De Forest’s remarkable invention marked a major transition point in the history of electronics. When he inserted a small, coiled grid into the center of an ordinary vacuum tube, it paved the way for the future of telephone, radio, television, and computing. What he did then was relatively simple by today’s standards. He found that by regulating the voltage that went into the grid he could boost the amount of current flowing through the tube. That meant, instead of having a telephone signal fade out after just 1,200 miles, Audions could be set up across the country, and boost the audio signal enough to go from coast to coast, over 3,000 miles.

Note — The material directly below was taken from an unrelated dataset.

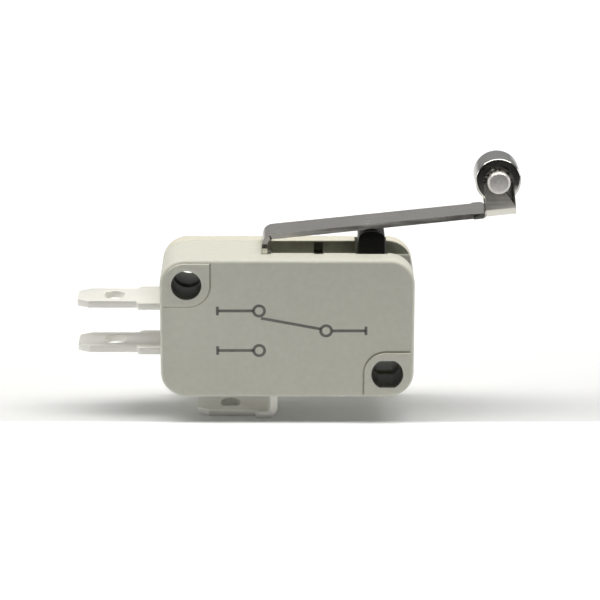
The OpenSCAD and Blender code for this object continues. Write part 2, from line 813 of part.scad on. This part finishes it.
// Yoke that the plunger presses: two rails from its pivot to a plate under the foot
module actuating_lever() {
    reach = plate_start - yoke_x;
    far = plate_end - yoke_x;
    color([0.78, 0.77, 0.72])
        difference() {
            translate([yoke_x, 0, yoke_z]) {
                for (y = [-yoke_out, yoke_in])
                    y_plate(y, y + yoke_t) {
                        circle(eye_r);
                        polygon([
                            [-rail_w / 2, rail_w],
                            [rail_w / 2, -rail_w],
                            [reach + rail_w, yoke_rise - plate_flange],
                            [far, yoke_rise - plate_flange],
                            [far, yoke_rise],
                            [reach, yoke_rise]
                        ]);
                    }
                span([reach, -yoke_out, yoke_rise - yoke_t], [far, yoke_out, yoke_rise]);
                span([reach - 2 * yoke_hook, -tongue_w / 2, yoke_rise - yoke_t],
                    [reach + join, tongue_w / 2, yoke_rise]);
            }
            y_rod(yoke_x, yoke_z, tab_t / 2 + run_gap, -yoke_out - cut, yoke_out + cut);
            translate([yoke_hook_x, 0, plate_z - cut]) cylinder(h = 2 * cut, r = hook_hole_r);
        }
}

// Snap spring: straight end wires hooked into the arm and the yoke, close coils between
coil_r = (coil_d - wire_d) / 2;
coil_start = arm_hook_x + coil_set;
coil_end = coil_start + coil_pitch * coil_turns;
wire_z0 = moving_z + arm_t / 2 + wire_over_arm;
wire_z1 = plate_z + wire_over_plate;
steps_per_turn = 12;
coil_steps = coil_turns * steps_per_turn;

function wire_z(x) = wire_z0 + (wire_z1 - wire_z0) * (x - arm_hook_x) / (yoke_hook_x - arm_hook_x);
function coil_point(i) =
    let (
        x = coil_start + (coil_end - coil_start) * i / coil_steps,
        a = 360 * i / steps_per_turn,
        r = coil_r * min(1, i / 6, (coil_steps - i) / 6)
    ) [x, r * sin(a), wire_z(x) + r * cos(a)];
wire_path = concat(
    [
        [arm_hook_x, 0, wire_z0 - wire_hook],
        [arm_hook_x, 0, wire_z0 - wire_bend],
        [arm_hook_x + wire_bend, 0, wire_z(arm_hook_x + wire_bend)]
    ],
    [for (i = [0:coil_steps]) coil_point(i)],
    [
        [yoke_hook_x - wire_bend, 0, wire_z(yoke_hook_x - wire_bend)],
        [yoke_hook_x, 0, wire_z1 - wire_bend],
        [yoke_hook_x, 0, wire_z1 - wire_hook]
    ]
);

function unit(v) = v / norm(v);

// Tube of a given radius along a list of points
module wire_tube(path, r, sides) {
    n = len(path);
    rings = [
        for (i = [0:n - 1])
            let (
                t = unit(path[min(i + 1, n - 1)] - path[max(i - 1, 0)]),
                u = unit(cross(t, [0.1, 1, 0.05])),
                v = cross(t, u)
            )
            for (k = [0:sides - 1]) path[i] + r * (cos(360 * k / sides) * u + sin(360 * k / sides) * v)
    ];
    walls = [
        for (i = [0:n - 2])
            for (k = [0:sides - 1])
                let (a = i * sides + k, b = i * sides + (k + 1) % sides)
                for (face = [[a, b, b + sides], [a, b + sides, a + sides]]) face
    ];
    first = [for (k = [sides - 1:-1:0]) k];
    last = [for (k = [0:sides - 1]) (n - 1) * sides + k];
    polyhedron(rings, concat([first, last], walls), convexity = 10);
}

module snap_spring() {
    color([0.6, 0.6, 0.6]) wire_tube(wire_path, wire_d / 2, 6);
}

case();
cover();
plunger();
lever();
roller();
roller_pin();
nc_terminal();
no_terminal();
com_terminal();
nc_contact();
no_contact();
contact_arm();
moving_contact();
actuating_lever();
snap_spring();
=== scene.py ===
"""Looks of a snap-action switch with a long roller lever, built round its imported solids."""

import math

import bmesh
import bpy
from mathutils import Matrix, Vector


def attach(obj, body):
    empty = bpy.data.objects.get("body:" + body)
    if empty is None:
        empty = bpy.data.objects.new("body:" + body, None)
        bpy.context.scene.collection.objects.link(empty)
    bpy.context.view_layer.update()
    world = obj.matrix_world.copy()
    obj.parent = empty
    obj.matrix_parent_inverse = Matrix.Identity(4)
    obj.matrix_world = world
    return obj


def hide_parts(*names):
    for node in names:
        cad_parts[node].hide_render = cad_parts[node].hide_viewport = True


MM = 0.001
FLOOR_Z = -16.2 * MM
CASE_FRONT_Y = -4.85 * MM
SHEET_FRONT_Y = -75 * MM
CASE_MIDDLE = Vector((11.1 * MM, 0, -5.15 * MM))
HOLE_CENTRES = ((0.0, 0.0), (22.2 * MM, -10.3 * MM))
HOLE_REACH = 1.85 * MM
SOCKET_BOX = ((8.2, 22.3), (3.0, 4.5), (-3.5, 2.7))
SLOT_FLOOR_Z = -5 * MM

CAMERA_PLACE = (11.54 * MM, -296.74 * MM, 90.92 * MM)
CAMERA_TURN, CAMERA_TILT, CAMERA_ROLL = -0.19, 72.39, 0.09
CAMERA_LENS, CAMERA_SENSOR = 166.92, 36

WELD = 1e-7
FLAT_DEGREES = 0.6
SMOOTH_DEGREES = 28

INK_Y = CASE_FRONT_Y - 0.015 * MM
INK_WIDTH = 0.32
RING_RADIUS = 0.6
RING_STEPS = 40
TICK = 0.5
# where and how wide the painted shadow strips at the pads' feet lie
SHADOW_STRIP_Y = CASE_FRONT_Y - 0.02 * MM
SHADOW_STRIP_WIDTH = 0.2 * MM
FRONT_PLAY = 0.02 * MM

LEVEL_ABOVE, LEVEL_BEHIND, LEVEL_AROUND = 0.16, 0.30, 0.006

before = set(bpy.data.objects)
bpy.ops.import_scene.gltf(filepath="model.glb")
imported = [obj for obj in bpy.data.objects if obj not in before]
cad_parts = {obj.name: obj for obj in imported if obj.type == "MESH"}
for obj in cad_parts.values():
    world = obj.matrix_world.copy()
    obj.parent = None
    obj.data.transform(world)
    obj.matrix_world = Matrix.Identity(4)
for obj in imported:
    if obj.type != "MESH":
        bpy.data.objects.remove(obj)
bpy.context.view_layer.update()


# ---------------------------------------------------------------- camera


def make_camera():
    """Long lens a little above the switch, square to its front."""
    data = bpy.data.cameras.new("camera")
    data.sensor_width = CAMERA_SENSOR
    data.lens = CAMERA_LENS
    camera = bpy.data.objects.new("camera", data)
    bpy.context.scene.collection.objects.link(camera)
    camera.matrix_world = (
        Matrix.Translation(CAMERA_PLACE)
        @ Matrix.Rotation(math.radians(CAMERA_TURN), 4, "Z")
        @ Matrix.Rotation(math.radians(CAMERA_TILT), 4, "X")
        @ Matrix.Rotation(math.radians(CAMERA_ROLL), 4, "Z")
    )
    bpy.context.scene.camera = camera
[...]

Audion vacuum tubes would continue to be used in radios until the early 1950s. That’s when new technology would take hold, making radios lighter, smaller, and more portable. This new technology changed the world of electronics once again, and today, almost any audio or visual electronic device we use relies on this electronic wonder. However fantastic the new technology is, the simple fact that an electron vacuum tube is very highly resistant to EMP damage makes them a good investment in a grid down situation for reliable communications.
So, you might just want to consider a tube-type radio that can be powered by a rechargeable type of battery supply and a simple wire in the tree antenna and have some assurance that you can be able to get some information in a time of crisis even if “they” consider doing such activity to be nefarious and punishable. Like I said earlier, all “they” need is a 7.62 NATO enema to clear up their thinking.
In closing, I should mention that the soft, warm glow of the tube in my radio is comforting on a winter’s night.